Le Niger est donc devenu un Etat sous tutelle, tributaire pour sa survie de la France mais aussi des Allemands ou des Américains, qui y ont installés des bases. Niamey pullule autant de moustiques que d’espions, et au restaurant le Toulousain ou au grand Hôtel du Niger, s’affrontent à fleurets mouchetés des grandes puissances qui s’intéressent à tout, excepté au bien-être des Nigériens. A la nuit tombée, la capitale s’enfonce dans l’électricité, et la peur. Ces dernières semaines, plusieurs personnes ont été arrêtées sur la base d’une loi sur la cybercriminalité très controversé. Une employée du tribunal de Niamey été condamnée à trois mois de prison avec sursis pour avoir critiqué la politique du gouvernement… dans une conversation privée whatsapp. Plus récemment, c’est la journaliste Samira Ibrahim Sabou qui a été embastillée, sur lettre de cachet du fils du président, Abba (et j’ai du mal à croire que le jeune diplômé d’Harvard avec qui je faisais des parties de FIFA soit devenu une sorte de « Baby doc »… Mon Dieu, que le pouvoir corrompt l’Homme).

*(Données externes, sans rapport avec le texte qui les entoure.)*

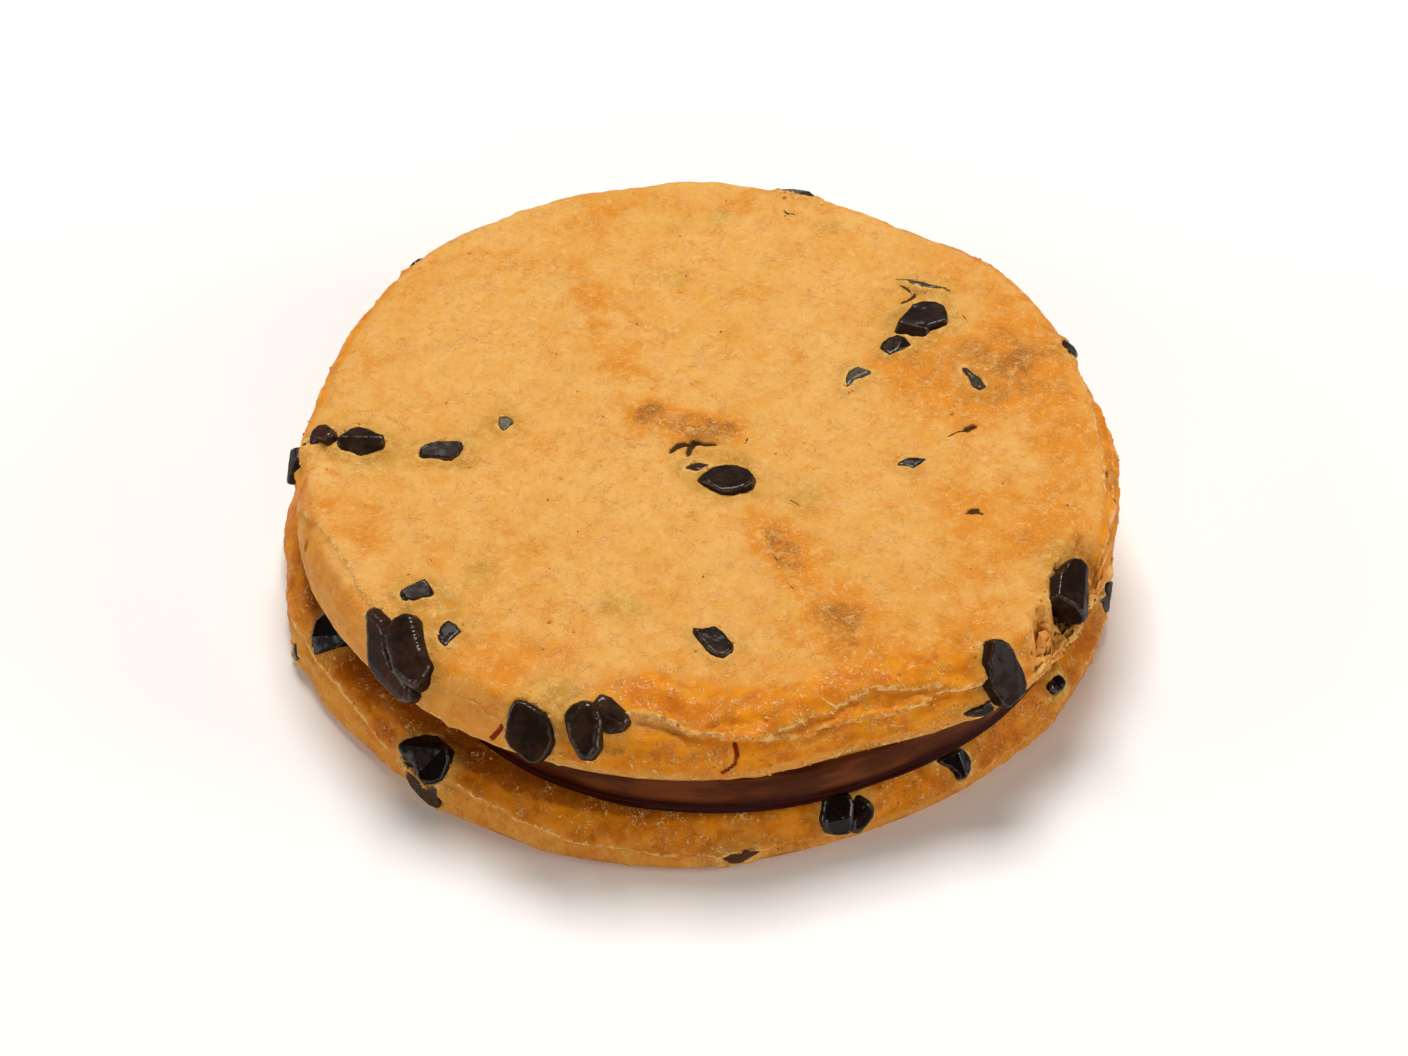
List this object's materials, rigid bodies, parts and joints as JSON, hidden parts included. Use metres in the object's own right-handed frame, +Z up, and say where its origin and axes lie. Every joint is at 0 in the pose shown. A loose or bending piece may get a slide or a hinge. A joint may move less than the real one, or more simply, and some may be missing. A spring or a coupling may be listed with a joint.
{
  "type": "chocolate chip alfajor",
  "caption": "Round sandwich biscuit lying flat: two golden baked biscuits with chocolate chips in them, and a layer of dark chocolate filling that shows at the side.",
  "frame": {"origin": "centre of the bottom biscuit's flat base", "axes": "+Z up through the layers, -Y towards the side with the turned-over lip, +X to the right seen from there"},
  "size_m": [0.0853, 0.0866, 0.0196],
  "materials": {
    "crust": "baked shortcrust, golden with browned patches, dry and finely crumbed",
    "chocolate": "dark chocolate chips, smooth with a soft gloss",
    "filling": "dark chocolate filling, smooth and glossy"
  },
  "bodies": {
    "root": {"bottom_biscuit": "crust", "bottom_chip_1": "chocolate", "bottom_chip_10": "chocolate", "bottom_chip_11": "chocolate", "bottom_chip_12": "chocolate", "bottom_chip_13": "chocolate", "bottom_chip_14": "chocolate", "bottom_chip_15": "chocolate", "bottom_chip_16": "chocolate", "bottom_chip_17": "chocolate", "bottom_chip_18": "chocolate", "bottom_chip_2": "chocolate", "bottom_chip_3": "chocolate", "bottom_chip_4": "chocolate", "bottom_chip_5": "chocolate", "bottom_chip_6": "chocolate", "bottom_chip_7": "chocolate", "bottom_chip_8": "chocolate", "bottom_chip_9": "chocolate", "filling": "filling", "top_biscuit": "crust", "top_chip_1": "chocolate", "top_chip_10": "chocolate", "top_chip_11": "chocolate", "top_chip_12": "chocolate", "top_chip_13": "chocolate", "top_chip_14": "chocolate", "top_chip_15": "chocolate", "top_chip_16": "chocolate", "top_chip_17": "chocolate", "top_chip_18": "chocolate", "top_chip_19": "chocolate", "top_chip_2": "chocolate", "top_chip_20": "chocolate", "top_chip_21": "chocolate", "top_chip_22": "chocolate", "top_chip_23": "chocolate", "top_chip_24": "chocolate", "top_chip_25": "chocolate", "top_chip_26": "chocolate", "top_chip_27": "chocolate", "top_chip_28": "chocolate", "top_chip_29": "chocolate", "top_chip_3": "chocolate", "top_chip_4": "chocolate", "top_chip_5": "chocolate", "top_chip_6": "chocolate", "top_chip_7": "chocolate", "top_chip_8": "chocolate", "top_chip_9": "chocolate"}
  },
  "joints": []
}
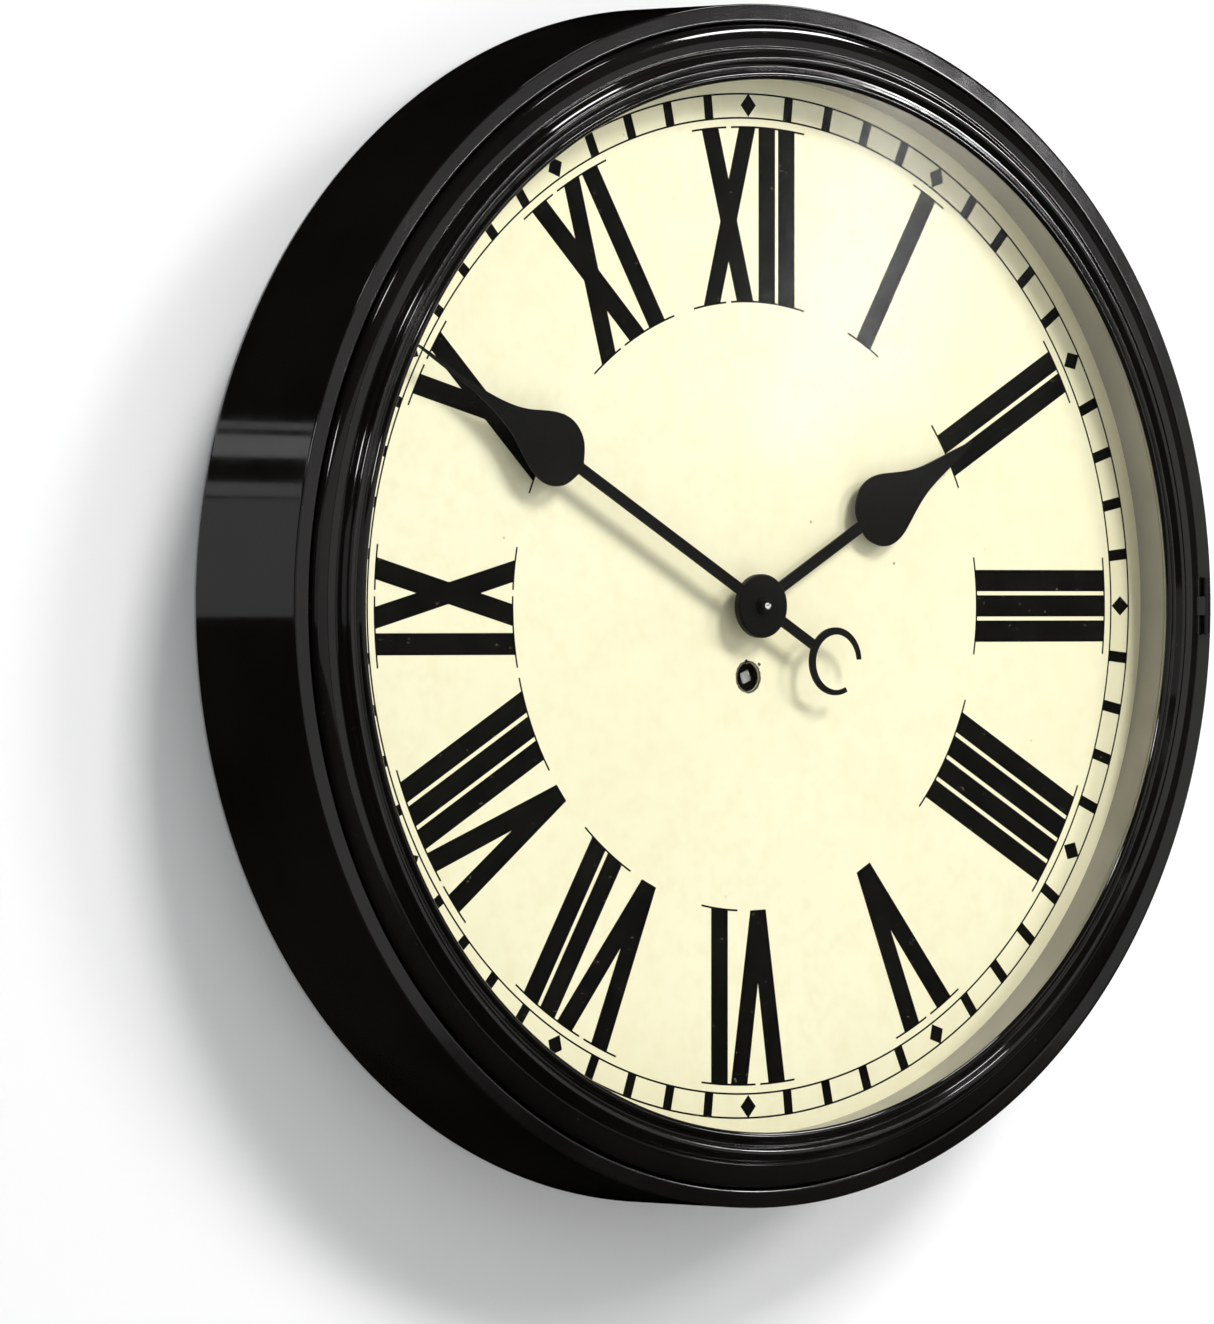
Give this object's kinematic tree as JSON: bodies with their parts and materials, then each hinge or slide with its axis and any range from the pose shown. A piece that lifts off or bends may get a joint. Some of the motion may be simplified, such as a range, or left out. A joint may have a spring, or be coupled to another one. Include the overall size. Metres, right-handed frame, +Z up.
{
  "type": "wall clock",
  "caption": "Round wall clock: black drum case, hinged moulded glazed bezel, cream dial, spade hands, and a key-wound spring movement with a short pendulum.",
  "frame": {"origin": "on the clock's axis, in the plane of the wall, at the middle of the back cover", "axes": "+Z up, the dial faces -Y, +X to the right as seen from the front; +Y is the axis of the hands and points into the wall"},
  "size_m": [0.5, 0.0732, 0.5],
  "materials": {
    "black_lacquer": "gloss black lacquer",
    "cover_paint": "satin black paint",
    "dial_paint": "cream dial enamel paint",
    "ring_paint": "cream paint",
    "glass": "clear",
    "steel": "bright steel",
    "dark_steel": "oiled steel",
    "spring_steel": "blued spring steel",
    "brass": "lacquered brass",
    "hand_black": "satin black paint"
  },
  "bodies": {
    "case": {"case_drum": "black_lacquer", "back_cover": "cover_paint", "back_cover_screws": "steel", "hanger_plate": "dark_steel", "hanger_rivets": "dark_steel", "dial_brackets": "dark_steel", "dial": "dial_paint", "reveal_ring": "ring_paint", "dial_screws": "steel", "hinge_case_leaf": "black_lacquer", "hinge_pin": "dark_steel", "catch_clip": "spring_steel", "back_plate": "brass", "front_plate": "brass", "plate_pillars": "brass", "plate_screws": "steel", "dial_feet": "steel", "dial_foot_nuts": "steel", "click_screw": "steel", "suspension_cock": "brass", "cock_screws": "steel", "suspension_pin": "steel", "minute_post": "steel"},
    "bezel": {"bezel_ring": "black_lacquer", "bezel_glass": "glass", "glass_retainer": "ring_paint", "hinge_bezel_leaf": "black_lacquer", "catch_stud": "steel"},
    "barrel": {"barrel": "brass", "barrel_cap": "brass", "mainspring": "spring_steel"},
    "winding": {"winding_arbor": "steel", "ratchet_wheel": "steel"},
    "click": {"click": "steel"},
    "second": {"second_arbor": "steel", "second_wheel": "brass"},
    "centre": {"centre_arbor": "steel", "centre_wheel": "brass", "cannon_pinion": "steel", "minute_hand": "hand_black", "hand_washer": "hand_black", "hand_nut": "hand_black"},
    "third": {"third_arbor": "steel", "third_wheel": "brass"},
    "escape": {"escape_arbor": "steel", "escape_wheel": "brass"},
    "minute_work": {"minute_wheel": "brass"},
    "hour": {"hour_wheel": "brass", "hour_hand": "hand_black"},
    "anchor": {"anchor_arbor": "steel", "anchor": "dark_steel", "crutch": "brass"},
    "pendulum": {"suspension_spring": "spring_steel", "pendulum_rod": "steel", "pendulum_bob": "brass", "rating_nut": "brass"}
  },
  "joints": [
    {"name": "centre_turn", "type": "hinge", "parent": "case", "child": "centre", "pos_m": [0, -0.03, 0], "axis": [0, 1, 0], "continuous": true},
    {"name": "hour_turn", "type": "hinge", "parent": "case", "child": "hour", "pos_m": [0, -0.05, 0], "axis": [0, 1, 0], "continuous": true},
    {"name": "minute_work_turn", "type": "hinge", "parent": "case", "child": "minute_work", "pos_m": [-0.015, -0.046, 0], "axis": [0, 1, 0], "continuous": true},
    {"name": "barrel_turn", "type": "hinge", "parent": "case", "child": "barrel", "pos_m": [0, -0.03, -0.0295], "axis": [0, 1, 0], "continuous": true},
    {"name": "second_turn", "type": "hinge", "parent": "case", "child": "second", "pos_m": [0.02245, -0.03, -0.01146], "axis": [0, 1, 0], "continuous": true},
    {"name": "third_turn", "type": "hinge", "parent": "case", "child": "third", "pos_m": [-0.01408, -0.03, 0.01869], "axis": [0, 1, 0], "continuous": true},
    {"name": "escape_turn", "type": "hinge", "parent": "case", "child": "escape", "pos_m": [0, -0.03, 0.03232], "axis": [0, 1, 0], "continuous": true},
    {"name": "pendulum_swing", "type": "hinge", "parent": "case", "child": "pendulum", "pos_m": [0, -0.0084, 0.05424], "axis": [0, 1, 0], "range_deg": [-3, 3]},
    {"name": "anchor_rock", "type": "hinge", "parent": "case", "child": "anchor", "pos_m": [0, -0.03, 0.05424], "axis": [0, 1, 0], "range_deg": [-3.01, 3.01]},
    {"name": "winding_turn", "type": "hinge", "parent": "case", "child": "winding", "pos_m": [0, -0.044, -0.0295], "axis": [0, 1, 0], "range_deg": [0, 1800]},
    {"name": "click_lift", "type": "hinge", "parent": "case", "child": "click", "pos_m": [0.01674, -0.0448, -0.03245], "axis": [0, -1, 0], "range_deg": [0, 10], "stiffness_Nm_per_rad": 0.004, "springref_deg": -11.46},
    {"name": "bezel_open", "type": "hinge", "parent": "case", "child": "bezel", "pos_m": [0.2452, -0.0666, 0], "axis": [0, 0, 1], "range_deg": [0, 110]}
  ],
  "couplings": [
    {"joint": "hour_turn", "follows": "centre_turn", "ratio": 0.083333},
    {"joint": "minute_work_turn", "follows": "centre_turn", "ratio": -0.33333},
    {"joint": "second_turn", "follows": "centre_turn", "ratio": -0.16667},
    {"joint": "barrel_turn", "follows": "centre_turn", "ratio": 0.02381},
    {"joint": "third_turn", "follows": "centre_turn", "ratio": -12},
    {"joint": "escape_turn", "follows": "centre_turn", "ratio": 135},
    {"joint": "anchor_rock", "follows": "pendulum_swing", "ratio": 1}
  ]
}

L’ancien syndicaliste étudiant, Mohamed Bazoum, aujourd’hui ministre de l’intérieur et chouchou des milieux sécuritaires français, est le fer de lance de la répression
Des élections présidentielles sont prévues à la fin de l’année. Certes, Mahamadou Issoufou ne se représentera pas -Macron lui a fait miroiter le poste de secrétaire général des Nations Unies-, mais son successeur désigné, Mohamed Bazoum, n’est pas un bonze bouddhiste. Loin de là. L’ancien syndicaliste étudiant, aujourd’hui ministre de l’intérieur et chouchou des milieux sécuritaires français, est en effet le fer de lance de la répression qui s’abat sur le pays. Il est évident que la France fermera les yeux sur de probables fraudes, qui permettront au très autoritaire Bazoum de se faire « élire », même contre l’avis de son peuple.
Une fois de plus, entre opprimés et oppresseurs, entre indépendance et ingérence, entre révolution pacifique et Françafrique, Emmanuel Macron a choisi son camp.